A possibilidade de recuo na CBOT seria o principal estímulo para a comercialização da safra 2015/2016 neste momento. "Essa seria uma oportunidade de fixar a soja de 2016 em um patamar de Chicago maior", explicou o analista. Além disso, existe demanda de empresas de exportação interessadas em garantir o fornecimento de determinados volumes por estarem iniciando ou ampliando operações em portos do Arco Norte. "Há uma atitude mais agressiva de exportadoras com logística nova em termos de alocação de volume para as novas estruturas."
Para os que receiam um cenário mais desfavorável de comercialização, o analista diz que a venda em dólar, com posterior fechamento do câmbio, seria uma possibilidade a considerar, caso os custos da próxima safra ainda não tenham sido fixados em reais. "Fazer fixação da venda em real para 2016 é um risco grande. Você estaria correndo o risco de cruzar a moeda em relação ao custeio em dólar." O risco ao produtor é o dólar mais baixo no momento da comercialização da soja e maior no período de compra dos insumos. Ele ressaltou que, em um ambiente volátil como o atual, pode custar caro fazer hedge (proteção) cambial para esse tipo de operação. "Nesse ambiente de incerteza, o mercado de câmbio pode se mover para os dois lados", disse o analista.
Para Pimentel, a incerteza sobre o câmbio exige atenção do sojicultor. "Se você comprar insumo em dólar e vender a safra dolarizada, tentando casar prazos de compra e venda, consegue criar um hedge natural para a operação. Não vai ficar cambialmente exposto", explicou. Segundo ele, há uma possibilidade de haver entre 2015 e 2016 um pico do dólar ante o real, com potencial queda, caso o cenário político e econômico se acomode, como ocorreu em 2003 e 2004.
Em Nova Mutum, parte dos produtores que estão fazendo negociações futuras da safra 2015/2016 ainda não travou em reais a despesa com insumos para a próxima temporada. Além disso, a conta em dólar também não é tão atrativa na região - US$ 15,80 por saca para embarque em fevereiro e pagamento em março, ante os cerca US$ 20 por saca desejados pelo produtor. "A soja 2016 está em um preço bom em reais. Produtor está ciente de que, se o dólar ceder, venderá a um valor abaixo do atual, por isso prefere garantir, ter alguma coisa certa", salientou Luchesi, da MT Grãos, chamando a atenção para o fato de que os preços em reais no spot e no futuro na região estão próximos. "Não tem fundamento que justifique a forte alta da soja", ressalta. "Produtor está preferindo apostar na venda em números bons, mesmo com a moeda em aberto no custo."
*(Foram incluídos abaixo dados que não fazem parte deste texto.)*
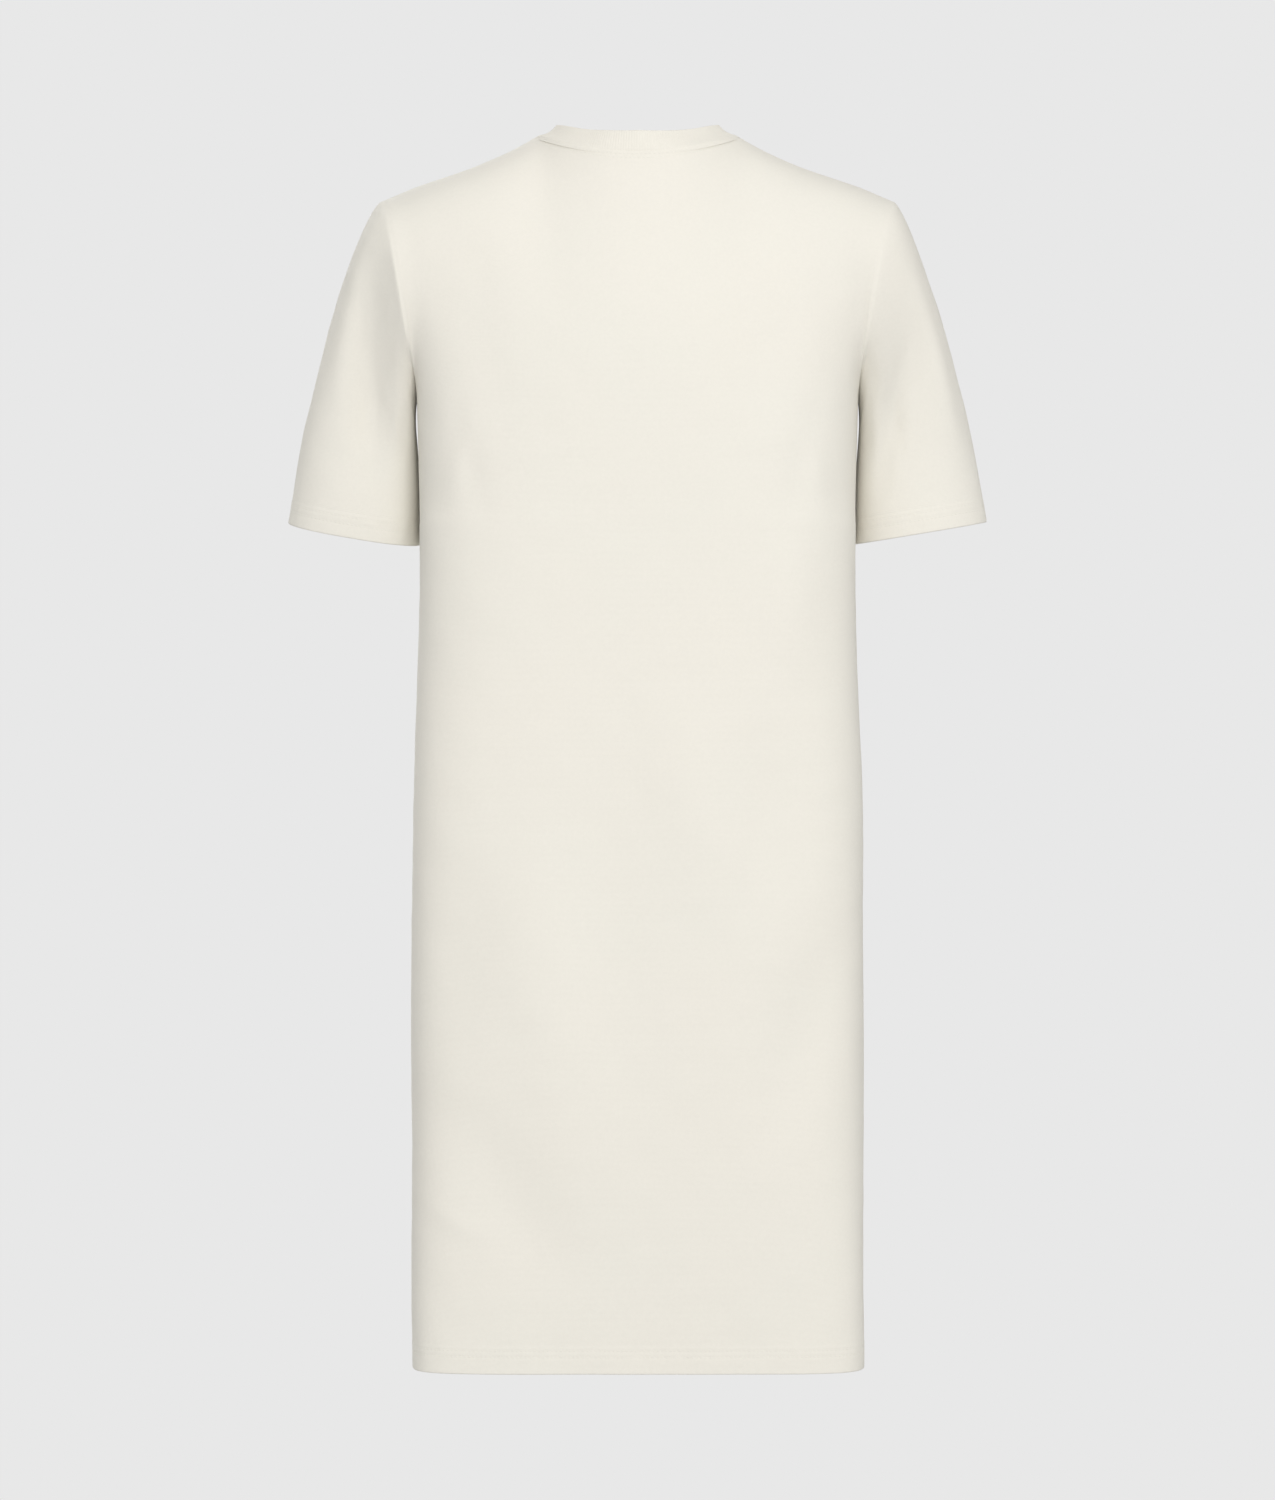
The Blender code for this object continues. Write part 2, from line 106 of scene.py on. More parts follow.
# How each column of cloth leaves the underarm's level and arrives at its top edge
BACK_COLUMNS = (
    # share, leave_x, leave_y, leave_z, arrive_x, arrive_y, arrive_z
    (0.00, 0.000, 0.002, 0.085, 0.000, 0.014, -0.062),
    (0.23, 0.000, 0.002, 0.085, 0.000, 0.026, -0.050),
    (0.36, 0.000, 0.002, 0.085, 0.000, 0.040, -0.030),
    (NECK_SHARE, 0.000, 0.002, 0.086, 0.002, 0.072, -0.001),
    (0.56, 0.000, 0.003, 0.088, 0.001, 0.080, -0.001),
    (0.72, 0.000, 0.006, 0.090, 0.000, 0.084, -0.001),
    (0.88, 0.000, 0.042, 0.062, -0.002, 0.088, -0.001),
    (0.96, 0.000, 0.066, 0.042, -0.004, 0.090, -0.001),
    (1.00, -0.002, 0.078, 0.034, -0.006, 0.088, -0.002),
)
FRONT_COLUMNS = (
    # share, leave_x, leave_y, leave_z, arrive_x, arrive_y, arrive_z
    (0.00, 0.000, 0.004, 0.050, 0.000, -0.014, -0.034),
    (0.23, 0.000, 0.004, 0.060, 0.000, -0.022, -0.036),
    (0.36, 0.000, 0.004, 0.072, 0.002, -0.040, -0.024),
    (NECK_SHARE, 0.000, 0.003, 0.082, 0.002, -0.052, -0.001),
    (0.56, 0.000, 0.002, 0.084, 0.001, -0.058, -0.001),
    (0.72, 0.000, 0.000, 0.085, 0.000, -0.062, -0.001),
    (0.88, 0.000, -0.032, 0.060, -0.004, -0.068, -0.001),
    (0.96, -0.002, -0.054, 0.042, -0.008, -0.070, -0.001),
    (1.00, -0.004, -0.064, 0.034, -0.010, -0.068, -0.002),
)
COLUMNS = {BACK: BACK_COLUMNS, FRONT: FRONT_COLUMNS}

# Soft folds: a ridge, or a trough where its height is negative, along a slanting line
BACK_FOLDS = (
    # across at its top, across at its end, top drop, end drop, half breadth, height
    (-0.030, -0.058, 0.430, 0.640, 0.030, 0.0045),
    (-0.122, -0.124, 0.300, 0.450, 0.022, 0.0035),
    (-0.100, -0.106, 0.460, 0.660, 0.024, -0.0040),
    (-0.160, -0.100, 0.600, 0.830, 0.030, -0.0050),
    (0.032, 0.016, 0.450, 0.800, 0.034, -0.0035),
    (0.085, 0.045, 0.540, 0.900, 0.036, 0.0040),
    (0.125, 0.150, 0.560, 0.760, 0.034, -0.0045),
    (0.150, 0.060, 0.740, 0.930, 0.036, -0.0045),
    (0.150, 0.110, 0.060, 0.260, 0.034, -0.0045),
    (-0.104, -0.098, 0.110, 0.250, 0.022, -0.0030),
    (0.000, 0.000, 0.030, 0.320, 0.060, 0.0030),
)
FRONT_FOLDS = (
    # across at its top, across at its end, top drop, end drop, half breadth, height
    (-0.085, -0.095, 0.300, 0.640, 0.028, 0.0045),
    (0.080, 0.100, 0.310, 0.700, 0.030, 0.0040),
    (0.000, -0.012, 0.330, 0.800, 0.036, -0.0045),
    (-0.140, -0.115, 0.560, 0.900, 0.032, -0.0045),
    (0.145, 0.125, 0.520, 0.860, 0.030, -0.0050),
    (0.045, 0.055, 0.620, 0.930, 0.030, 0.0040),
    (-0.055, -0.060, 0.660, 0.940, 0.026, -0.0030),
    (-0.150, -0.100, 0.130, 0.260, 0.030, -0.0045),
    (0.150, 0.105, 0.130, 0.270, 0.030, -0.0045),
    (0.000, 0.000, 0.130, 0.300, 0.030, -0.0030),
)
FOLDS = {BACK: BACK_FOLDS, FRONT: FRONT_FOLDS}
SIDE_FADE = 0.12  # the share of a panel's width, beside its seams, over which folds die away
TOP_FADE = 0.5  # and the share of its height above the underarm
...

Em Ponta Grossa (PR), produtores também estão aproveitando para vender soja da safra 2015/2016, mas com o custo dos insumos fixado em moeda local. Na quinta-feira, 12, foram negociados lotes a R$ 67 por saca e R$ 68 por saca posto em Ponta Grossa em abril de 2016, com pagamento em maio do ano que vem, ante R$ 66 por saca no início da semana. "Desde o R$ 65 por saca, vem rodando alguma coisa", disse o corretor Adriano dos Santos, da SafraSul. Ele estima que 3 mil a 5 mil toneladas tenham sido movimentadas esta semana. Segundo o agente, comparando valores atuais dos insumos em real e os valores das propostas de comercialização futura, ainda seria possível obter remuneração razoável. "É menor do que o produtor estava acostumado, mas ainda dá uma margem." A venda antecipada serviria para garantir o ganho atual, em meio à incerteza sobre o cenário de câmbio. "Se hoje o custo, por exemplo, for de R$ 42 a R$ 43 por saca, e o produtor travou a R$ 68 por saca, tem essa margem garantida."